The shooters around Embiid continued doing their jobs. Harris, Danny Green and Seth Curry all made multiple three-pointers. It appears all three of those players have figured out rather quickly when and where they’ll typically have good looks. Stiffer tests are likely coming in the Sixers’ upcoming stretch of eight games in 12 days, which includes matchups against the Nets and Nuggets and a back-to-back against the Heat.
Embiid played 25 minutes Monday, a figure that Rivers (and every Sixers fan) shouldn’t mind at all.
“Yeah, that’s fine with me,” he said pregame when asked about Embiid playing a team-high 33.4 minutes per game over his first five contests. “He can handle it. I think he played the other night almost 37. I didn’t like that, but that’s going to happen. You go through the year and it evens out.

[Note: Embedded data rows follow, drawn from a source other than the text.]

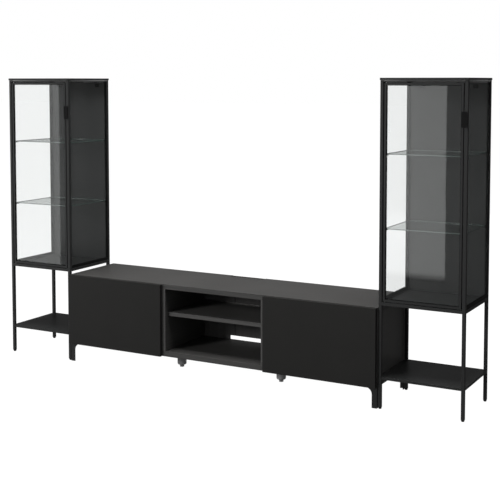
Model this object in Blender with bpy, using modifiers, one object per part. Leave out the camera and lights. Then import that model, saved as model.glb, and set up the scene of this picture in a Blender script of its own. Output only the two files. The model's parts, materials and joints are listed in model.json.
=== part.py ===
"""Media cabinet: a low bench with two doors between two tall framed glass cabinets.

Units are metres, +Z is up and the fronts face -Y. The origin is on the floor, under the
middle of the whole arrangement.
"""

import math

import bmesh
import bpy
from mathutils import Matrix, Vector

# ---------------------------------------------------------------- driving dimensions

FIT = 0.0003  # space left between pieces that touch

# Facets
ROUND_SIDES = 32
BORE_SIDES = 24
PIN_SIDES = 20
TIP_SIDES = 16
TURNED_STEPS = 40
FILLET_STEPS = 7
BEVEL_ANGLE = math.radians(30)
SMOOTH_ANGLE = math.radians(40)
WELD_DISTANCE = 0.00002

# Bench
BENCH_WIDTH = 1.80
BENCH_DEPTH = 0.42  # over the doors
BENCH_HEIGHT = 0.48
LEG_HEIGHT = 0.10
TOP_THICKNESS = 0.025
BOTTOM_THICKNESS = 0.027
SIDE_THICKNESS = 0.018
PARTITION_THICKNESS = 0.036
CENTRE_WIDTH = 0.60  # between the middles of the partitions
BACK_THICKNESS = 0.003
BOARD_EDGE = 0.0008

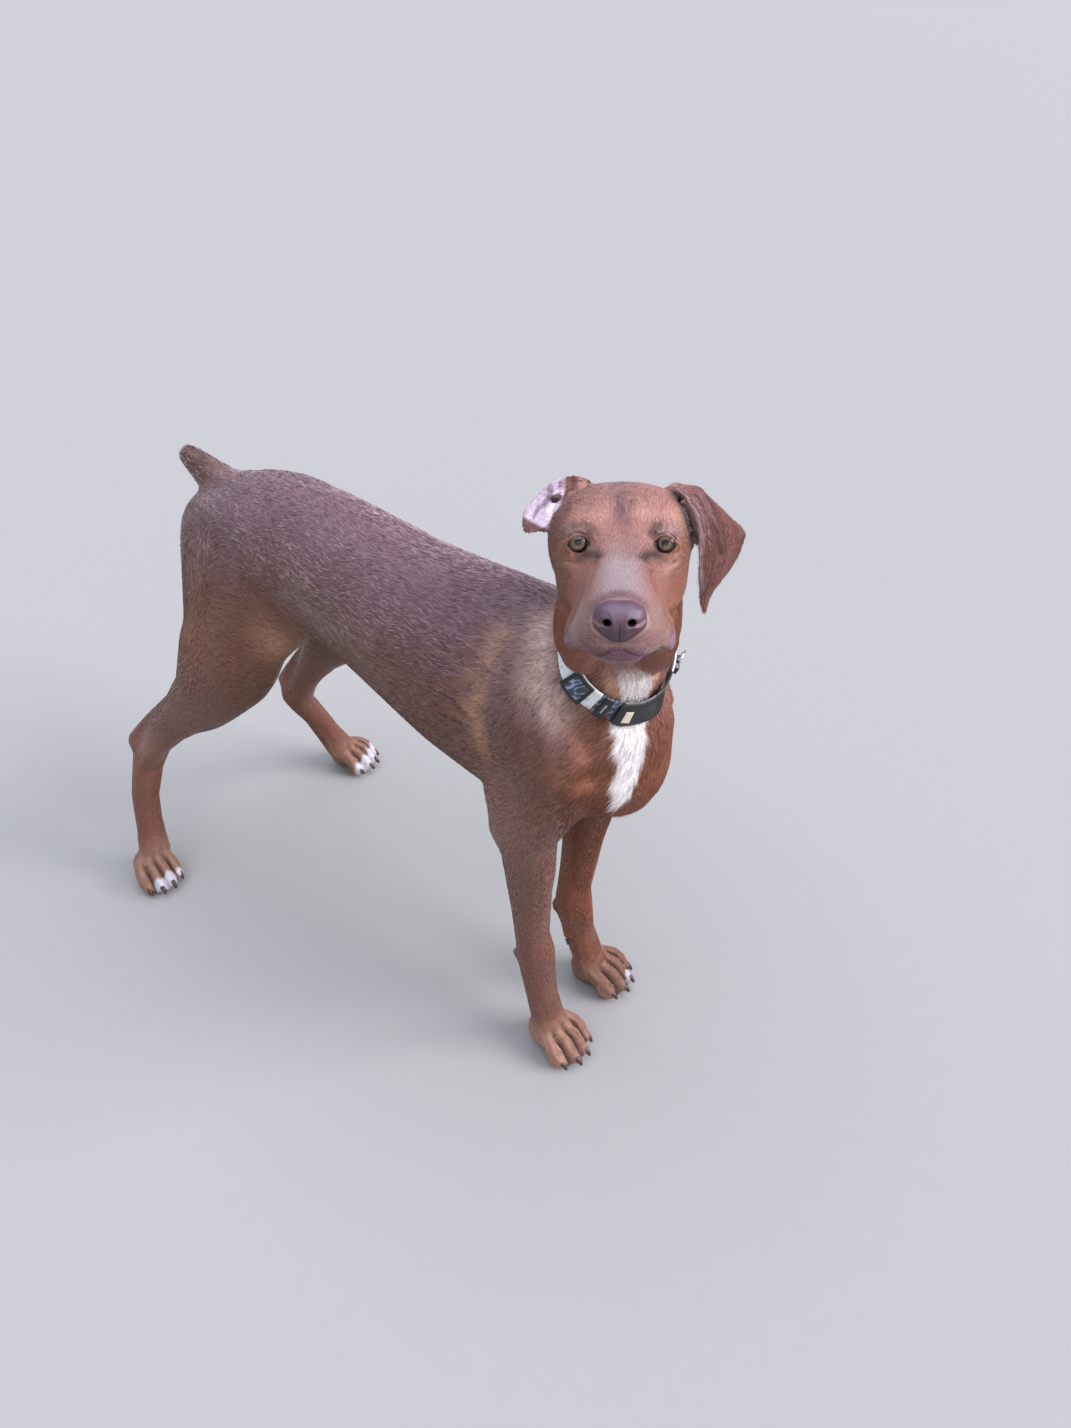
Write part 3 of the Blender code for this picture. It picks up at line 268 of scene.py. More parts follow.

That 34, 33, I don’t really have a minute barometer, I just know where I’d like to keep him.”
‘It’s a team defense’
The Hornets missed their first seven shots and didn’t score until over four minutes into the game when Simmons was whistled for contesting a Terry Rozier pull-up jumper too tightly as he navigated around a ball screen. Charlotte found a rhythm eventually, though the Sixers limited Rozier to 12 points on 3-for-8 shooting following his 35-point effort Saturday. Along with the sharper execution when Charlotte pressed, the Sixers’ diligent defense on Rozier was a nice improvement to see between Game 1 and Game 2 of their first mini-series.
Their defense is still making occasional mistakes, as one would expect, but an early good sign is that one man being caught up on a ball screen or another succumbing to a pump fake doesn’t seem to doom the possession. The subsequent scrambling has generally been impressive, both in terms of effort and cohesiveness.
“We’re helping a lot more — helping each other, helping weak side, helping on pick-and-rolls,” Matisse Thybulle said Monday after the Sixers’ shootaround. “It’s a team defense and I think the more we’re bought in and the more we’re able to read each other and play off of each other, the more success we’re going to have and the more havoc we’re going to be able to wreak on that end.
"It’s exciting to see us growing. For us, it’s not where we want to be yet. To see the success we’ve had so far at the place we’re at right now, it’s exciting for the future.”